Winning a four-in-a-row was that history, something the great Limerick team of the 1930s had managed between 1933 and ’36.

Mick Mackey was the star of that team — now the Mick Mackey Cup was up for grabs for the first time as the Munster Championship trophy and it was everything. 

Everything, even allowing for that fact that they’ve banked three Munsters, three All-Irelands and two National League titles since 2018.

Everything, because it’s always the game that’s ahead of them; the next mountain they chart, survey, and climb. And, as mountains go this was as big as they’ve ever had to climb.

“It meant a huge amount to us,” he said in that nod to history.

“I am so proud of them — we had a tough spring, a really tough spring and we worked really, really hard and have come through the round-robin and as you can see we really, really wanted to win this game.

“The way they just stuck at it was really important – we never deviated away from what we want to do,” he added.

It’s what Limerick do — and it’s relentless, but the onslaught from Clare was ferocious from the first whistle to the last in a game that mirrored the Shannonsiders’ epic 2018 All-Ireland semi-final against Cork that also went to extra-time.

“The challenge we had to overcome was immense,” continued Kiely.

“This Clare team, you’re going to earn every single crumb that you have with them. They work really, really hard and they’re full of energy. They’re good.

“There were times when things weren’t stringing together. We were struggling on restarts; we were struggling in general play. We just had to keep going. It was one of those days we had to keep grinding and grinding and grinding it out.

“There were phases where we got a bit of control — the last 15 of the first half, the start of extra-time as well.

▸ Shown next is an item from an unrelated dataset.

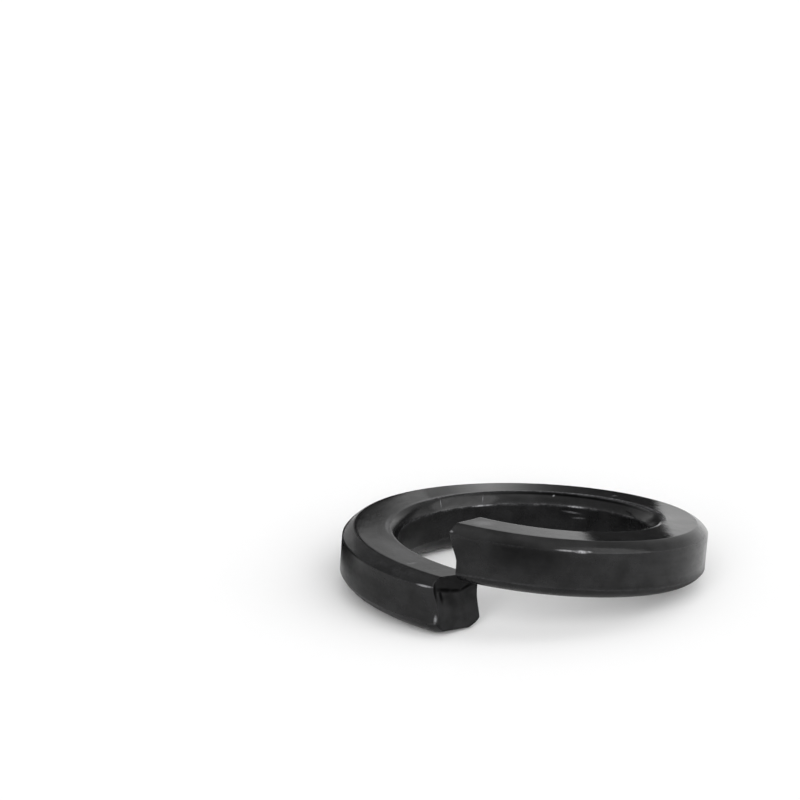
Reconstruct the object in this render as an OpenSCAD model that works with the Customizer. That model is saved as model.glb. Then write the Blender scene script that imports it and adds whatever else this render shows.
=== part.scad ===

“Even in the second half of normal time, we had a lot of the play, we just didn’t convert enough of our chances into scores. We had too many wides; we created enough scoring chances to win it in normal time.

“When you leave the door open with a one-point deficit and Tony Kelly has a sideline, 21 yards out and the left-hand side, you are opening the door. That’s the bottom line — there was a chink of light and he struck it through the chink of light and that’s a measure of the man he is himself,” he added.

But it was a measure of Limerick too, that they still wanted it so badly after all they have achieved — that the hunger to emulate Mick Mackey et al and cement their status as the best side to emerge from the county and up there with the best of all time keeps driving them.

“They have huge work put in the last couple of years,” said Kiely, “and whether there’s four weeks or 54 weeks between now and the semi-final, we’re damn glad to have won our match to be in a semi-final. Damn glad.”

Their seventh championship title in five years. But now it’s about getting a shot at an eighth, because it’s always the next game. The next mountain and they’ve just two more to climb.